A gold bracelet in Bonhams’ 18 March sale has mysterious origins in the realm of opium deals gone wrong (estimate $20,000–$30,000; Fig. 4). A Cantonese metalsmith made the piece around 1840 as a gift from Canton merchants for Ellen Wayles Randolph Coolidge, one of Thomas Jefferson’s granddaughters. She had briefly visited China with her husband, the Boston merchant Joseph Coolidge, who spent years at a time in Asia while she raised their six children. The bracelet is covered in symbols of luck, longevity, and fertility, including butterflies and grapes, and inscribed with a list of merchants’ names. No one knows why such an extravagant present was called for; Bruce MacLaren, a Bonhams senior specialist, said that locals may have wanted to make amends with Ellen for some past rough treatment of her husband. The auction consignor acquired the bracelet at an antique jewellery sale in Salem, Massachusetts (the Peabody Essex Museum there owns a silver cup that Canton merchants presented to Joseph Coolidge).
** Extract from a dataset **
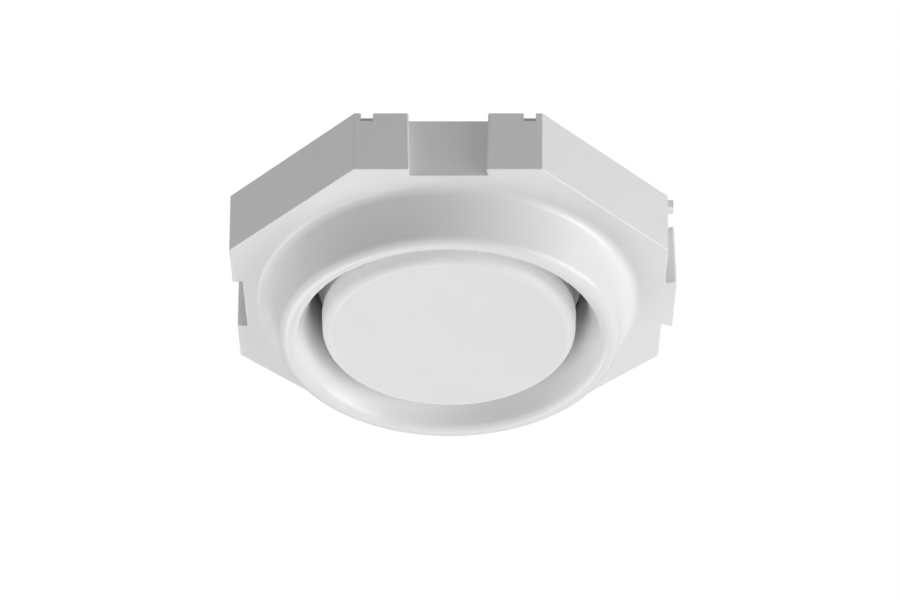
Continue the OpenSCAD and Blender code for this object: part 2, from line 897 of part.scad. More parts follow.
// Opal cover, held behind the lip of the lamp's body
module lamp_diffuser() {
    edge_r = front_lip_r - diffuser_gap;
    edge_z = lamp_front_z + diffuser_gap;
    flange_r = lamp_inner_r - diffuser_gap;
    flange_z = lamp_front_z + front_lip_t;
    inner = dome_line(edge_r - diffuser_t, edge_r, edge_z + diffuser_t);
    color("white")
        rotate_extrude()
            polygon(concat(dome_line(edge_r - diffuser_round, edge_r, edge_z),
                [[edge_r, edge_z + diffuser_round], [edge_r, flange_z], [flange_r, flange_z],
                 [flange_r, flange_z + diffuser_flange_t],
                 [edge_r - diffuser_t, flange_z + diffuser_flange_t]],
                [for (i = [dome_steps:-1:0]) inner[i]]));
}

// Dished sheet that carries the front board and reaches back to the cap
module lamp_heat_sink() {
    sink_r = lamp_inner_r - diffuser_gap;
    color("silver")
        difference() {
            disc(sink_r, sink_z, inside_z);
            disc(sink_r - sink_t, sink_z + sink_t, inside_z + over);
            disc(board_hole_r, sink_z - over, sink_z + sink_t + over);
            board_screw_places()
                disc(board_screw_r + screw_gap, sink_z - over, sink_z + sink_t + over);
        }
}

module board_screw_places() {
    for (i = [0:board_screw_count - 1])
        translate(polar(board_screw_circle, board_screw_angle + i * 360 / board_screw_count))
            children();
}

module led_board() {
    color("whitesmoke")
        difference() {
            disc(led_board_r, sink_z - board_t, sink_z);
            disc(board_hole_r, sink_z - board_t - over, sink_z + over);
            board_screw_places()
                disc(board_screw_r + screw_gap, sink_z - board_t - over, sink_z + over);
        }
}

module led_chips() {
    color("khaki")
        for (ring = led_ring_shares, i = [0:ring[0] - 1])
            rotate([0, 0, i * 360 / ring[0]])
                translate([ring[1] * led_board_r - led_len / 2, -led_w / 2, sink_z - board_t - led_h])
                    cube([led_len, led_w, led_h]);
}

module led_board_screws() {
    color("lightgray")
        board_screw_places() {
            disc(board_screw_r, sink_z - board_t, sink_z + sink_t);
            disc(board_head_r, sink_z - board_t - board_head_h, sink_z - board_t);
        }
}

// Rear cap with the hub that centres the lamp in its lampholder
module lamp_cap() {
    back_z = seat_z - lamp_back_t;
    flange_r = lamp_inner_r - diffuser_gap;
    color("ivory")
        difference() {
            rotate_extrude()
                polygon([[0, seat_z + hub_h], [hub_r, seat_z + hub_h], [hub_r, seat_z], [cap_r, seat_z],
                    [cap_r, back_z], [flange_r, back_z], [flange_r, inside_z],
                    [hub_r - hub_wall, inside_z], [hub_r - hub_wall, seat_z + hub_h - hub_end_t],
                    [0, seat_z + hub_h - hub_end_t]]);
            for (x = [-pin_circle, pin_circle])
                translate([x, 0, 0])
                    disc(neck_r + pin_fit, inside_z - over, seat_z + over);
        }
}

module contact_pins() {
    color("silver")
        for (x = [-pin_circle, pin_circle])
            translate([x, 0, 0]) {
                disc(neck_r, inside_z, seat_z + neck_len);
                disc(head_r, seat_z + neck_len, seat_z + neck_len + head_t);
                disc(pin_tail_r, driver_z, inside_z);
            }
}

module driver_board() {
    color("seagreen")
        disc(driver_r, driver_z, inside_z);
}

module driver_capacitor() {
    color("darkslategray")
        translate(hub_r * capacitor_at_share)
            difference() {
                disc(capacitor_r, inside_z, inside_z + capacitor_h);
                translate([0, 0, inside_z + capacitor_groove_place])
                    rotate_extrude()
                        translate([capacitor_r, 0])
                            circle(r = capacitor_groove);
            }
}

module driver_inductor() {
    color("peru")
        translate(hub_r * inductor_at_share) {
            disc(inductor_r, inside_z, inside_z + inductor_flange_t);
            disc(inductor_wind_r, inside_z + inductor_flange_t, inside_z + inductor_h - inductor_flange_t);
            disc(inductor_r, inside_z + inductor_h - inductor_flange_t, inside_z + inductor_h);
        }
}

// Surface-mounted package with two feet on each side
module package(at, size_x, size_y) {
    translate([at.x, at.y, driver_z]) {
        translate([-size_x / 2, -size_y / 2, -package_h])
            cube([size_x, size_y, package_h]);
        for (y = [-package_leg_place, package_leg_place])
            translate([-size_x / 2 - package_foot, y - package_leg_w / 2, -package_foot_t])
                cube([size_x + 2 * package_foot, package_leg_w, package_foot_t]);
    }
}

module driver_rectifier() {
    color("dimgray")
        package(hub_r * rectifier_at_share, rectifier_len, rectifier_w);
}

module driver_chip() {
    color("dimgray")
        package(hub_r * chip_at_share, chip_len, chip_w);
}

module driver_resistor() {
    at = hub_r * resistor_at_share;
    color("tan")
        translate([at.x - resistor_len / 2, at.y, driver_z - resistor_r - wire_gap])
            rotate([0, 90, 0]) {
                cylinder(r = resistor_r, h = resistor_len);
                translate([0, 0, -resistor_wire_out])
                    cylinder(r = resistor_wire_r, h = resistor_len + 2 * resistor_wire_out);
            }
}

// Short wires from the pins' tails to the driver board
module pin_wires() {
    color("firebrick")
        for (turn = [0, 180])
            rotate([0, 0, turn])
                translate([driver_r - wire_in, 0, driver_z - wire_r - wire_gap])
                    rotate([0, 90, 0])
                        cylinder(r = wire_r, h = pin_circle - driver_r + wire_in);
}

// Two wires from the driver board through the middle of the lamp's front board, bent over onto it
module led_wires() {
    foot_z = sink_z - board_t - link_wire_r - wire_gap;
    color("firebrick")
        for (hand = [-1, 1])
            translate([0, hand * link_wire_place, 0])
                rotate([90, 0, 0])
                    bent_wire([0, driver_z - wire_gap], [0, foot_z], [link_wire_foot, foot_z],
                        link_wire_bend, link_wire_r);
}

housing();
back_plate();
threaded_standoffs();
cable_grommet();
cable_clamp();
cable_clamp_screws();
terminal_block();
terminal_clamps();
terminal_screws();
terminal_block_screw();
live_lead();
neutral_lead();
holder_body();
holder_cover();
holder_cover_screws();
live_contact();
neutral_contact();
fixing_screws();
lamp_body();
lamp_diffuser();
lamp_heat_sink();
led_board();
led_chips();
led_board_screws();
lamp_cap();
contact_pins();
driver_board();
driver_capacitor();
driver_inductor();
driver_rectifier();
driver_chip();
driver_resistor();
pin_wires();
led_wires();
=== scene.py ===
import math

import bmesh
import bpy
from mathutils import Matrix, Vector


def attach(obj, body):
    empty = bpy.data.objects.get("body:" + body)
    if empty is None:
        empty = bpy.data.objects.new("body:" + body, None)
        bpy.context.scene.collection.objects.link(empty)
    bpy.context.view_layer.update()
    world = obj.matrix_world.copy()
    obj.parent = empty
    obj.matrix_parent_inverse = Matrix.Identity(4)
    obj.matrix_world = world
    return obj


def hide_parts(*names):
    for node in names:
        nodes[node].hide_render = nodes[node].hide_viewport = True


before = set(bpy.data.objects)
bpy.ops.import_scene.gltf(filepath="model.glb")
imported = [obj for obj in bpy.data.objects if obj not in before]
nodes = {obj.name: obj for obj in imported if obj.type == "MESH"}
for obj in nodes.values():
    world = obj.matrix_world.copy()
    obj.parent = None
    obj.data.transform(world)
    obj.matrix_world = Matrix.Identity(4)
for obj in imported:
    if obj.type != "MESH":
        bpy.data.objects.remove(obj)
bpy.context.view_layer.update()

# Sizes in millimetres, in the frame of the part: the soffit is at z = 0
MM = 0.001
BODY_H = 20.2
DRAFT = math.tan(math.radians(1.75))
WALL = 2.1
FACE_T = 2.8
RING_DROP = 15.0
RIM_ROUND = 3.2
RING_SLOPE = math.radians(20)
ROOT_FILLET = 3.0
BOWL_SLOPE = math.radians(28)
BOWL_FLARE = 3.6
POCKET_R = 41.2
FLOOR_Z = -3.5
PLATE_Z = -1.2
FLOOR_HOLE_R = 23.9
FACE_MARGIN = 6.6
RIM_R = POCKET_R + BOWL_FLARE + RIM_ROUND * math.cos(BOWL_SLOPE)
ROOT_R = RIM_R + RIM_ROUND / math.cos(RING_SLOPE) + (RING_DROP - RIM_ROUND) * math.tan(RING_SLOPE)
FILLET_R = ROOT_R + ROOT_FILLET * (1 / math.cos(RING_SLOPE) - math.tan(RING_SLOPE))
BODY_HALF = FILLET_R + FACE_MARGIN
RECESS_HALF = 10.6
RECESS_FLARE = 0.65
RECESS_DEPTH = 2.9
TONGUE_HALF = 10.2
TONGUE_FLARE = 1.3
TONGUE_OUT = 3.4
JOINT_TAPER = 0.75
NOTCH_PLACE = 23.2
NOTCH_W = 3.5
NOTCH_H = 3.0
# How far a notch is cut in, in thicknesses of the wall
NOTCH_REACH = 1.4
LUG_OUT = 1.8
LUG_GAP = 0.1
RIB_T = 1.8
RIB_TOP = -9.5
RIB_ANGLES = (-22.5, 112.5, 157.5, 202.5, 247.5, 292.5)
FIXING_PLACE = 31.0
FIXING_HOLE_R = 3.2
# Window in the tube for the leads, looked at from the terminal block: its two sides, lower edge and inner end
BLOCK_ANGLE = 52.0
WINDOW_SIDES = (-23.69, -10.48)
WINDOW_LOW = -11.1
WINDOW_IN = 30.0
# Height of the hollow inside the ring, as a share of the ring's drop
HOLLOW_SHARE = 0.7
LUG_BEVEL = 0.22
LUG_SINK = 0.04

# The lamp, from its seat down
SEAT_Z = -14.0
LAMP_R = 37.6
LAMP_FRONT = -32.4
LAMP_ROUND = 2.8
LAMP_WALL = 1.7
LAMP_TAPER = 1.2
SHOULDER_H = 4.6
CAP_HOLE_R = 31.0
CAP_DEPTH = 2.0
LIP_T = 1.4
GRIPS = 112
GRIP_DEPTH = 0.12
GRIP_SHARPNESS = 1.5
# Where the ribs start above the lamp's front, and over what heights they fade in and out
GRIP_START = 0.6
GRIP_FADE_IN = 2.6
GRIP_FADE_OUT = 0.5
GRIP_END = 0.1
# Only points this far outside the front's flat part are pressed in
GRIP_MARGIN = 0.5
FACETS_PER_GRIP = 8
COLLAR_Z = -25.1
COLLAR_OUT = 0.25
COLLAR_STEPS = 10
COLLAR_STEP_H = 0.15
# Rounding of the collar's rear edge, as steps in and up
COLLAR_ROUND = ((0.04, 0.10), (0.14, 0.14))
BACK_R = 37.5
# Chamfer between the lamp's side and its seat: out, in and down
SEAT_EDGE = (0.1, 0.2, 0.3)
LIP_CORNER = 0.03
DOME_H = 0.45
DOME_T = 1.5
FLANGE_T = 1.0
FLANGE_GAP = 0.15
COVER_GAP = 0.005
COVER_BEVEL = 0.02

# Roundings of the moulding's edges
EDGE_R = 0.35
CORNER_R = 0.6
INNER_CORNER_R = 0.4
CORNER_STEPS = 4
# Facets of a full turn, and the greatest angle between faces that still shade smooth
TURNS = 288
COVER_TURNS = 192
SMOOTH_ANGLE = 32.0
LAMP_SMOOTH_ANGLE = 40.0


def arc(centre, r, start, end, steps):
    """Points of an arc, in (radius, height) or (x, y), with angles in degrees."""
    angles = [math.radians(start + (end - start) * i / steps) for i in range(steps + 1)]
    return [(centre[0] + r * math.cos(a), centre[1] + r * math.sin(a)) for a in angles]


def new_object(name, bm, smooth_angle=SMOOTH_ANGLE):
    """An object from a bmesh in millimetres, smooth but for its sharp edges."""
    bmesh.ops.remove_doubles(bm, verts=bm.verts, dist=1e-4)
    bmesh.ops.recalc_face_normals(bm, faces=bm.faces)
    bmesh.ops.scale(bm, vec=(MM, MM, MM), verts=bm.verts)
    mesh = bpy.data.meshes.new(name)
    bm.to_mesh(mesh)
    bm.free()
    obj = bpy.data.objects.new(name, mesh)
    bpy.context.scene.collection.objects.link(obj)
    mark_smooth(obj, smooth_angle)
    return obj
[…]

Collections partly formed during past Asia Weeks will also be breaking up this spring. Christie’s will hold sales for possessions from the late philanthropists Florence and Herbert Irving. Among the top lots is a multi-armed gilt-bronze figure of the androgynous deity Guanyin, who embodies compassion (estimate $4m–$6m; Fig. 1). Made about 1,000 years ago in what is now Yunnan province in China, it is festooned with feathers and tassels. It came to the Irvings in the 1980s through the New York dealer Alice Boney, after a decade-long loan to the Denver Art Museum. A few components, including some limbs, have been lost. One can only wonder how the statue has survived so largely intact through a millennium of wanderings, and what horror and good fortune it has witnessed.